Çalıştığı işyerinden kovulan işçi, iş akdinin haksız ve bildirimsiz şekilde işveren tarafından feshedildiğini iddia ederek kıdem, ihbar, kötü niyet tazminatı ile fazla çalışma, resmi tatil ve yıllık izin ücretinden oluşan işçilik alacaklarının ödetilmesini talep etti. İş akdinin haklı olarak feshedildiğine dikkat çeken mahkeme, işçinin talebini reddetti. Karar temyiz edilince dava dosyasında son sözü söyleyen Yargıtay, fesih haklı da olsa haksız da olsa işçinin izin ücretinin verilmesi gerektiğine hükmetti.

Hatay'ın Reyhanlı ilçesinde bir kişi, 1 Temmuz 2002 ile 31 Aralık 2010 tarihleri arasında müdür olarak çalıştığı işyerinden haksız şekilde kovulduğunu belirterek Reyhanlı Asliye Hukuk Mahkemesi'nde işveren aleyhine dava açtı. Davacı müdür, kıdem, ihbar, kötü niyet tazminatı ile fazla çalışma, resmi tatil ve yıllık izin ücretinden oluşan işçilik alacaklarının ödetilmesini talep etti. Davalı avukatı ise iş aktinin haklı nedenle feshedildiğini, davacının bir alacağının bulunmadığını savunarak davanın reddini talep etti. İş akdinin 4857 Sayılı Kanunun 25/II-e maddesi uyarınca haklı nedenle feshedildiğine dikkat çeken Reyhanlı Asliye Hukuk Mahkemesi, davanın reddine karar verdi.

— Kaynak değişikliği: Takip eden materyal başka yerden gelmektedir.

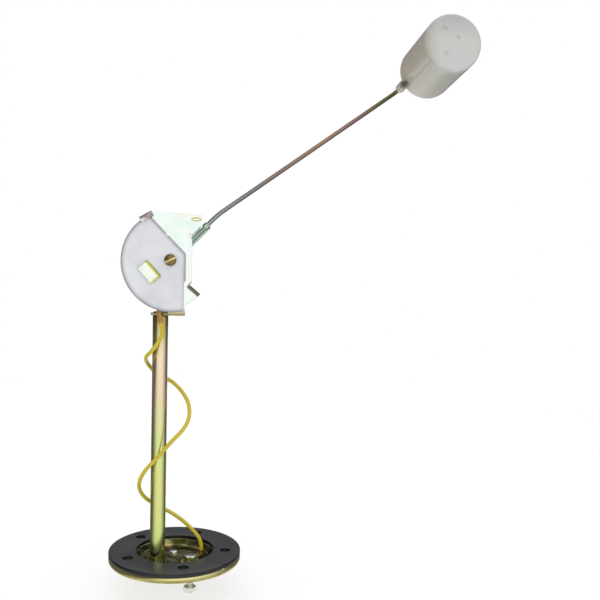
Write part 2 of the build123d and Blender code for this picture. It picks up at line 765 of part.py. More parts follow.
# Float body: moulded cup with a lug on its side for the end of the wire
float_x = float_lug_offset * cos(radians(float_lug_angle))
float_z = float_lug_offset * sin(radians(float_lug_angle))
float_middle = float_plane(0, 0, float_x, float_z)
float_axis = Axis(float_middle.origin, -float_middle.z_dir)
float_section = Plane(origin=float_middle.origin, x_dir=float_middle.x_dir, z_dir=float_middle.y_dir)
cap_seat_at = float_front_at + float_cap_h
float_inner_r = float_r - float_wall
with BuildPart() as float_body:
    with BuildSketch(float_section):
        with BuildLine():
            Polyline(
                (0, float_back_at), (float_r, float_back_at), (float_r, cap_seat_at),
                (float_inner_r, cap_seat_at), (float_inner_r, float_back_at - float_wall),
                (0, float_back_at - float_wall), close=True,
            )
        make_face()
        outer = vertices().sort_by_distance((float_r, float_back_at, 0))[0]
        fillet(outer, float_edge_r)
        inner = vertices().sort_by_distance((float_inner_r, float_back_at - float_wall, 0))[0]
        fillet(inner, float_edge_r - float_wall)
    revolve(axis=float_axis)
    lug_plane = float_plane(float_lug_l / 2, float_lug_angle)
    web_end = float_lug_offset - float_r + float_wall / 2
    with BuildSketch(lug_plane):
        Circle(float_lug_r)
        with Locations((web_end / 2, 0)):
            Rectangle(web_end, float_web_w)
    extrude(amount=float_lug_l)
    with BuildSketch(lug_plane):
        Circle(wire_r + float_bore_gap)
    extrude(amount=float_lug_l, mode=Mode.SUBTRACT)
float_body.part.label = "float_body"

# Float cap: domed lid with a spigot inside the cup, and three moulding marks
with BuildPart() as float_cap:
    spigot_r = float_inner_r - seat_gap
    with BuildSketch(float_section):
        with BuildLine():
            Polyline(
                (0, float_front_at), (float_r, float_front_at), (float_r, cap_seat_at),
                (spigot_r, cap_seat_at), (spigot_r, cap_seat_at + float_spigot_h),
                (spigot_r - float_wall, cap_seat_at + float_spigot_h),
                (spigot_r - float_wall, float_front_at + float_wall),
                (0, float_front_at + float_wall), close=True,
            )
        make_face()
        outer = vertices().sort_by_distance((float_r, float_front_at, 0))[0]
        fillet(outer, float_cap_h - seat_gap)
    revolve(axis=float_axis)
    with BuildSketch(float_plane(float_front_at + mould_mark_d, 0, float_x, float_z)):
        with Locations(*mould_marks):
            Circle(mould_mark_r)
    extrude(amount=mould_mark_d, mode=Mode.SUBTRACT)
float_cap.part.label = "float_cap"

# Signal terminal: screw with its head in the dish, insulated from the flange
tag_low = floor_top + insulator_top_t
head_low = tag_low + solder_tag_t
with BuildPart() as terminal_screw:
    with BuildSketch(Plane.XY.offset(head_low)):
        with Locations((terminal_x, terminal_y)):
            RegularPolygon(terminal_flats / 2, 6, major_radius=False)
    extrude(amount=terminal_head_t)
    disc(terminal_x, terminal_y, terminal_end, head_low, terminal_r)
    chamfer(edges().filter_by(GeomType.CIRCLE).sort_by(Axis.Z)[0], terminal_chamfer)
terminal_screw.part.label = "terminal_screw"

with BuildPart() as upper_insulator:
    disc(terminal_x, terminal_y, floor_top, tag_low, insulator_r, terminal_r + fit_gap)
    disc(terminal_x, terminal_y, floor_low, floor_top, insulator_neck_r, terminal_r + fit_gap)
upper_insulator.part.label = "upper_insulator"

with BuildPart() as lower_insulator:
    disc(terminal_x, terminal_y, floor_low - insulator_low_t, floor_low, insulator_r, terminal_r + fit_gap)
lower_insulator.part.label = "lower_insulator"

plain_washer_top = floor_low - insulator_low_t
with BuildPart() as plain_washer:
    disc(
        terminal_x, terminal_y, plain_washer_top - washer_t, plain_washer_top,
        washer_r, terminal_r + fit_gap,
    )
plain_washer.part.label = "plain_washer"

# Split spring washer
lock_washer_top = plain_washer_top - washer_t
with BuildPart() as lock_washer:
    disc(
        terminal_x, terminal_y, lock_washer_top - spring_washer_t, lock_washer_top,
        spring_washer_r, terminal_r + fit_gap,
    )
    with BuildSketch(Plane.XY.offset(lock_washer_top)):
        with Locations((terminal_x, terminal_y - spring_washer_r)):
            Rectangle(spring_washer_slit, 2 * spring_washer_r)
    extrude(amount=-spring_washer_t, mode=Mode.SUBTRACT)
lock_washer.part.label = "lock_washer"

# Two hexagon nuts: one clamps the insulators, the outer one the vehicle's cable
nut_top = lock_washer_top - spring_washer_t
with BuildPart() as terminal_nuts:
    for top in (nut_top, nut_top - nut_t - outer_nut_gap):
        with BuildSketch(Plane.XY.offset(top)):
            with Locations((terminal_x, terminal_y)):
                RegularPolygon(terminal_flats / 2, 6, major_radius=False)
                Circle(terminal_r + fit_gap, mode=Mode.SUBTRACT)
        extrude(amount=-nut_t)
terminal_nuts.part.label = "terminal_nuts"

# Solder tag under the screw's head, with a cup for the end of the lead
lead_end = lead_route[-1]
with BuildPart() as solder_tag:
    tag_dx = lead_end[0] - terminal_x
    tag_dy = lead_end[1] - terminal_y
    tag_length = (tag_dx**2 + tag_dy**2) ** 0.5
    tag_turn = degrees(atan2(tag_dy, tag_dx))
    with BuildSketch(Plane.XY.offset(tag_low)):
        with Locations((terminal_x, terminal_y)):
            Circle(washer_r)
        with Locations(Location((terminal_x + tag_dx / 2, terminal_y + tag_dy / 2), tag_turn)):
            SlotCenterToCenter(tag_length, solder_tag_w)
        with Locations((terminal_x, terminal_y)):
            Circle(terminal_r + fit_gap, mode=Mode.SUBTRACT)
    extrude(amount=solder_tag_t)
    with BuildSketch(Plane.XY.offset(head_low)):
        with Locations((lead_end[0], lead_end[1])):
            Circle(solder_cup_r)
    extrude(amount=lead_end[2] - head_low)
solder_tag.part.label = "solder_tag"

# Earth rivet through the floor of the dish, and the blade that it holds
blade_low = floor_low - earth_blade_t
with BuildPart() as earth_rivet:
    disc(earth_x, earth_y, floor_top, floor_top + earth_head_t, earth_head_r)
    fillet(edges().filter_by(GeomType.CIRCLE).sort_by(Axis.Z)[-1], earth_head_edge_r)
    disc(earth_x, earth_y, blade_low, floor_top, earth_shank_r)
    disc(earth_x, earth_y, blade_low - earth_swage_t, blade_low, earth_swage_r)
earth_rivet.part.label = "earth_rivet"

with BuildPart() as earth_blade:
    far_y = earth_y + earth_blade_l
    box_on(
        Plane.XY.offset(blade_low), (earth_x - earth_blade_w / 2, earth_x + earth_blade_w / 2),
        (earth_y - earth_blade_back, far_y), earth_blade_t,
    )
    box_on(
        Plane.XY.offset(blade_low - earth_blade_drop),
        (earth_x - earth_blade_w / 2, earth_x + earth_blade_w / 2), (far_y - earth_blade_t, far_y),
        earth_blade_drop,
    )
    with BuildSketch(Plane.XY.offset(blade_low)):
        with Locations((earth_x, earth_y)):
            Circle(earth_shank_r + fit_gap)
    extrude(amount=earth_blade_t, mode=Mode.SUBTRACT)
    fillet(edges().sort_by_distance((earth_x, far_y, floor_low))[0], earth_bend_r)
earth_blade.part.label = "earth_blade"

pieces = [
    flange_plate, flange_gasket, stem_tube, bracket, sector_plate, resistor_former, resistance_winding,
    winding_tag, lead_sleeve, signal_lead, pivot_pin, pivot_clip, drag_washer, hub_bush, arm_lever,
    arm_wire, wiper_blade, blade_rivets, wiper_contact, float_clip, float_body, float_cap,
    terminal_screw, upper_insulator, lower_insulator, plain_washer, lock_washer, terminal_nuts,
    solder_tag, earth_rivet, earth_blade,
]
os.makedirs("parts", exist_ok=True)
for piece in pieces:
    export_step(piece.part, f"parts/{piece.part.label}.step")
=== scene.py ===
# %% [markdown]
# A fuel level sender sits in the wall of a tank. Its flange closes the hole, its
# stem carries a small resistance box, and its float moves a wiper over that
# resistance. The solid model is the fixed frame here: this script dresses it,
# and builds in Blender only what a solid modeller draws badly.

# %% Load the frame
import json
from math import cos, pi, radians, sin, tan

import bmesh
import bpy
from mathutils import Matrix, Vector

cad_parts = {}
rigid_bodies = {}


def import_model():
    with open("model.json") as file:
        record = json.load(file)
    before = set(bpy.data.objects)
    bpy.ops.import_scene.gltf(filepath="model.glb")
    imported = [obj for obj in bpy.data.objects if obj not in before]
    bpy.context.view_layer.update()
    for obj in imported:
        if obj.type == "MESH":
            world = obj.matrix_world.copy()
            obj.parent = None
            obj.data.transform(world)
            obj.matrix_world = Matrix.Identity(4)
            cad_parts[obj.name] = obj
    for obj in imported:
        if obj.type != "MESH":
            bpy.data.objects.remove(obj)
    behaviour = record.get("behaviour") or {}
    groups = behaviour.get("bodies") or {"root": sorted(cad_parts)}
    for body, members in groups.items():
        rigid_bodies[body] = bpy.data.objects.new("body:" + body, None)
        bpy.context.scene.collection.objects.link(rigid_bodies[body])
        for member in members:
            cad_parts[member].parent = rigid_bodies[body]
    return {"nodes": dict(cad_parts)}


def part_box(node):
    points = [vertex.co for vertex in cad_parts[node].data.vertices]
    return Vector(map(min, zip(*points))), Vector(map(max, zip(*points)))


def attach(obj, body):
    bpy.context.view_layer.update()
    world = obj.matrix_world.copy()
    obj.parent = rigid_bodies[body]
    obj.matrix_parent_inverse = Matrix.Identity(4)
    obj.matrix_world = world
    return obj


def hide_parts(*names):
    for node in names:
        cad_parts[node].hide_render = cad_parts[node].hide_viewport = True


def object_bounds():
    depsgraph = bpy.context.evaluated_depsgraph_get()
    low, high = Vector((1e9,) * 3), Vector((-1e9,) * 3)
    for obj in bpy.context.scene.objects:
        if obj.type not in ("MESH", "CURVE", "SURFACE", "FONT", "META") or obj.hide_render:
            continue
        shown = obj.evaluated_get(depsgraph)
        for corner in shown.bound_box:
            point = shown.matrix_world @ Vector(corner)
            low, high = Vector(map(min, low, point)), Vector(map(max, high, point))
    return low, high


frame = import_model()
nodes = frame["nodes"]
MM = 0.001
PIVOT = Vector((-4.4, 0, 153.6))
scene = bpy.context.scene
cad_low, cad_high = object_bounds()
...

FESİH NASIL OLURSA OLSUN İZİN ÜCRETİ ÖDENİR

Davacı müdürün avukatı, mahkeme kararını temyiz etti. Dava dosyasını yeniden değerlendiren Yargıtay 7. Hukuk Dairesi, 4857 Sayılı İş Kanunu'nun 59. maddesinde, iş sözleşmesinin herhangi bir nedenle sona ermesi halinde, işçiye kullandırılmayan yıllık izin sürelerine ait ücretlerin son ücret üzerinden ödeneceğinin hükme bağlandığına dikkat çekti. Yıllık izin hakkının ücrete dönüşmesi için iş sözleşmesinin feshinin şartının yeterli olduğunun vurgulandığı Yargıtay 7. Hukuk Dairesi kararında şöyle denildi: "Bu noktada, sözleşmenin sona erme şeklinin ve haklı nedene dayanıp dayanmadığının önemi bulunmamaktadır. Taraflar arasındaki uyuşmazlık, işçinin kullandırılmayan izin sürelerine ait ücretlere hak kazanıp kazanmadığı noktasında toplanmaktadır. Somut olayda, davacının iş akdi sona erdiğine, artık kullandırılmayan yıllık izinlerin ücretinin hüküm altına alınması gerekir. Feshin haklı nedenle yapılması bu istemin reddini gerektirmez. Kaldı ki yerel mahkemece de gerekçe yazım aşamasında bu yanlışlık fark edilmiş, ancak kısa kararla çelişki yaratmamak bakımından yıllık izin ücreti isteminin de reddine karar verilmiştir. Bu haliyle kararın bozulması gerekmiştir."